[Scripts that build objects]
================

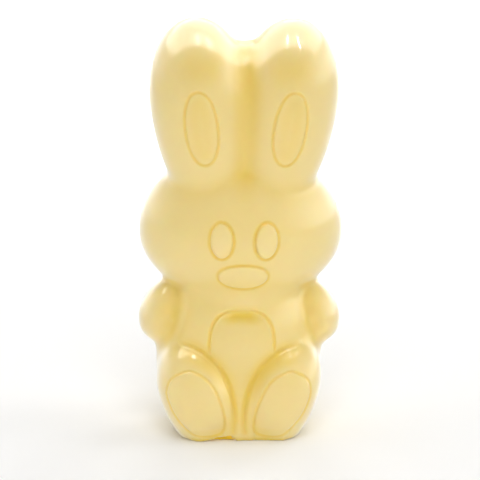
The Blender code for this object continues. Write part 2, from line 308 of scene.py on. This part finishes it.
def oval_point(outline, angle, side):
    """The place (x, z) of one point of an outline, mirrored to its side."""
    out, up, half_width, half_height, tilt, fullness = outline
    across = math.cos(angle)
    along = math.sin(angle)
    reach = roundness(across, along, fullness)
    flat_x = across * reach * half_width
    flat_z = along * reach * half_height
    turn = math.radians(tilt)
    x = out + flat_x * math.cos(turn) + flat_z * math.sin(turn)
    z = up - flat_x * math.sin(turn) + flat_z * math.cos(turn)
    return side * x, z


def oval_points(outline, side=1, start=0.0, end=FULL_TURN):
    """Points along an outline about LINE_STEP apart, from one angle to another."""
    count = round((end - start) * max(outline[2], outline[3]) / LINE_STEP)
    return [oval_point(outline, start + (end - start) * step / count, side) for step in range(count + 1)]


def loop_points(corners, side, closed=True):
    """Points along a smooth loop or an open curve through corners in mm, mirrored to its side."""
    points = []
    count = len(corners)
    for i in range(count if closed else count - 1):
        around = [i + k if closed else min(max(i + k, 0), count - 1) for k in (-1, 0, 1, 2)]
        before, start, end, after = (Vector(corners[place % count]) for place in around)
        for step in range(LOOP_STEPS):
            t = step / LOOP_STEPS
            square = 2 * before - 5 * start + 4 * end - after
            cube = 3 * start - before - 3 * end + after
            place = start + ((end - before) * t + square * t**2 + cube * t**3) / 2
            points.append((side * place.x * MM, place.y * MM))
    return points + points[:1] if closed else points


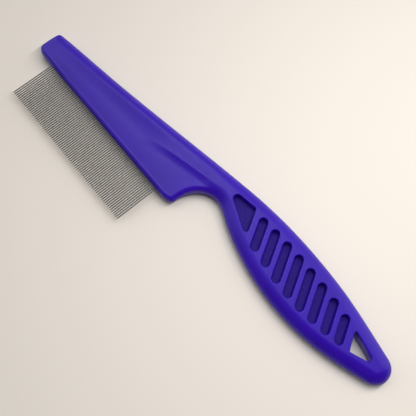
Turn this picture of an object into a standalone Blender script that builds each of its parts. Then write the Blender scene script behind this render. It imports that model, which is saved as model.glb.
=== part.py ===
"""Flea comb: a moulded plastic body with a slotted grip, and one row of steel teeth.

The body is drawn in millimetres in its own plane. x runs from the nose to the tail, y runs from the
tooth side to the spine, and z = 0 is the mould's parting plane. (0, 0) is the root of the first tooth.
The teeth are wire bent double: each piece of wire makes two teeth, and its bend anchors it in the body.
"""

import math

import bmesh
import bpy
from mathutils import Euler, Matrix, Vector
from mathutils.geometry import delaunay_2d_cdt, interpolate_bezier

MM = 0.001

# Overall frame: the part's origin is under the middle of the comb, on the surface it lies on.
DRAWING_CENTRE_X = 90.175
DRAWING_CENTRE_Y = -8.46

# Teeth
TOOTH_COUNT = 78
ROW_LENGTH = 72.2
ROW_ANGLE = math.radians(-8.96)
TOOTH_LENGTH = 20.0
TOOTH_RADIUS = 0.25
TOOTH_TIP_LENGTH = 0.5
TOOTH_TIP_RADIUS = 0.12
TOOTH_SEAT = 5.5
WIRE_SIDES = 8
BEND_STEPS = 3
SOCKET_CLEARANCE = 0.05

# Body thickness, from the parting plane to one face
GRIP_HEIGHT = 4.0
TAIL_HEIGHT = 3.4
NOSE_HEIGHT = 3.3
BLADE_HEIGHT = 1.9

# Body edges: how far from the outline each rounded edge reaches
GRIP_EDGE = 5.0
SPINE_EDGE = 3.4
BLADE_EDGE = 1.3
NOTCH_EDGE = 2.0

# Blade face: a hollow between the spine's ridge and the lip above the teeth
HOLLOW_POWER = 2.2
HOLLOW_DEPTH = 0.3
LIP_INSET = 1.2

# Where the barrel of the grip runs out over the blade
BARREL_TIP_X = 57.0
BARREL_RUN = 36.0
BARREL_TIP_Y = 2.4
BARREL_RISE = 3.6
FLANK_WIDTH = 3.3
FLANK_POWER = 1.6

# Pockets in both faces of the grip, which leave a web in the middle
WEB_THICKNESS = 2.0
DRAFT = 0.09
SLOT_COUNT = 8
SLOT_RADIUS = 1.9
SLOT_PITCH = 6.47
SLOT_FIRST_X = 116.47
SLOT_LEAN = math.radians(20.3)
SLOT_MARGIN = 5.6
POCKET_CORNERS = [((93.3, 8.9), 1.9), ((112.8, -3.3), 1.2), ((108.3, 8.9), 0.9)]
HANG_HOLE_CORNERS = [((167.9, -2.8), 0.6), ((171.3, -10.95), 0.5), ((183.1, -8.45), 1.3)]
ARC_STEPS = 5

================

Extract each line of the listing above, copying it word for word.

_Correct answer:_
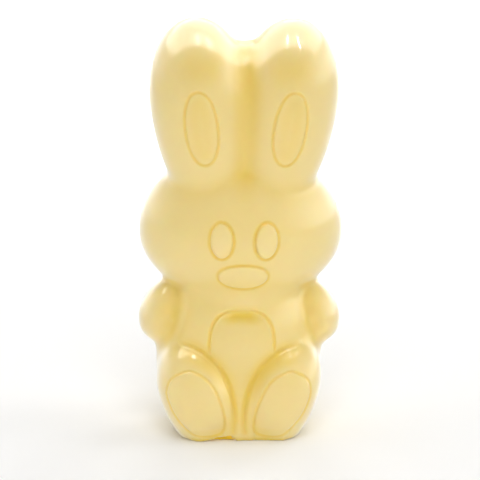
The Blender code for this object continues. Write part 2, from line 308 of scene.py on. This part finishes it.
def oval_point(outline, angle, side):
    """The place (x, z) of one point of an outline, mirrored to its side."""
    out, up, half_width, half_height, tilt, fullness = outline
    across = math.cos(angle)
    along = math.sin(angle)
    reach = roundness(across, along, fullness)
    flat_x = across * reach * half_width
    flat_z = along * reach * half_height
    turn = math.radians(tilt)
    x = out + flat_x * math.cos(turn) + flat_z * math.sin(turn)
    z = up - flat_x * math.sin(turn) + flat_z * math.cos(turn)
    return side * x, z


def oval_points(outline, side=1, start=0.0, end=FULL_TURN):
    """Points along an outline about LINE_STEP apart, from one angle to another."""
    count = round((end - start) * max(outline[2], outline[3]) / LINE_STEP)
    return [oval_point(outline, start + (end - start) * step / count, side) for step in range(count + 1)]


def loop_points(corners, side, closed=True):
    """Points along a smooth loop or an open curve through corners in mm, mirrored to its side."""
    points = []
    count = len(corners)
    for i in range(count if closed else count - 1):
        around = [i + k if closed else min(max(i + k, 0), count - 1) for k in (-1, 0, 1, 2)]
        before, start, end, after = (Vector(corners[place % count]) for place in around)
        for step in range(LOOP_STEPS):
            t = step / LOOP_STEPS
            square = 2 * before - 5 * start + 4 * end - after
            cube = 3 * start - before - 3 * end + after
            place = start + ((end - before) * t + square * t**2 + cube * t**3) / 2
            points.append((side * place.x * MM, place.y * MM))
    return points + points[:1] if closed else points


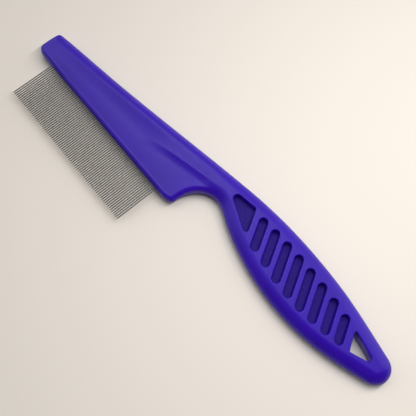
Turn this picture of an object into a standalone Blender script that builds each of its parts. Then write the Blender scene script behind this render. It imports that model, which is saved as model.glb.
=== part.py ===
"""Flea comb: a moulded plastic body with a slotted grip, and one row of steel teeth.

The body is drawn in millimetres in its own plane. x runs from the nose to the tail, y runs from the
tooth side to the spine, and z = 0 is the mould's parting plane. (0, 0) is the root of the first tooth.
The teeth are wire bent double: each piece of wire makes two teeth, and its bend anchors it in the body.
"""

import math

import bmesh
import bpy
from mathutils import Euler, Matrix, Vector
from mathutils.geometry import delaunay_2d_cdt, interpolate_bezier

MM = 0.001

# Overall frame: the part's origin is under the middle of the comb, on the surface it lies on.
DRAWING_CENTRE_X = 90.175
DRAWING_CENTRE_Y = -8.46

# Teeth
TOOTH_COUNT = 78
ROW_LENGTH = 72.2
ROW_ANGLE = math.radians(-8.96)
TOOTH_LENGTH = 20.0
TOOTH_RADIUS = 0.25
TOOTH_TIP_LENGTH = 0.5
TOOTH_TIP_RADIUS = 0.12
TOOTH_SEAT = 5.5
WIRE_SIDES = 8
BEND_STEPS = 3
SOCKET_CLEARANCE = 0.05

# Body thickness, from the parting plane to one face
GRIP_HEIGHT = 4.0
TAIL_HEIGHT = 3.4
NOSE_HEIGHT = 3.3
BLADE_HEIGHT = 1.9

# Body edges: how far from the outline each rounded edge reaches
GRIP_EDGE = 5.0
SPINE_EDGE = 3.4
BLADE_EDGE = 1.3
NOTCH_EDGE = 2.0

# Blade face: a hollow between the spine's ridge and the lip above the teeth
HOLLOW_POWER = 2.2
HOLLOW_DEPTH = 0.3
LIP_INSET = 1.2

# Where the barrel of the grip runs out over the blade
BARREL_TIP_X = 57.0
BARREL_RUN = 36.0
BARREL_TIP_Y = 2.4
BARREL_RISE = 3.6
FLANK_WIDTH = 3.3
FLANK_POWER = 1.6

# Pockets in both faces of the grip, which leave a web in the middle
WEB_THICKNESS = 2.0
DRAFT = 0.09
SLOT_COUNT = 8
SLOT_RADIUS = 1.9
SLOT_PITCH = 6.47
SLOT_FIRST_X = 116.47
SLOT_LEAN = math.radians(20.3)
SLOT_MARGIN = 5.6
POCKET_CORNERS = [((93.3, 8.9), 1.9), ((112.8, -3.3), 1.2), ((108.3, 8.9), 0.9)]
HANG_HOLE_CORNERS = [((167.9, -2.8), 0.6), ((171.3, -10.95), 0.5), ((183.1, -8.45), 1.3)]
ARC_STEPS = 5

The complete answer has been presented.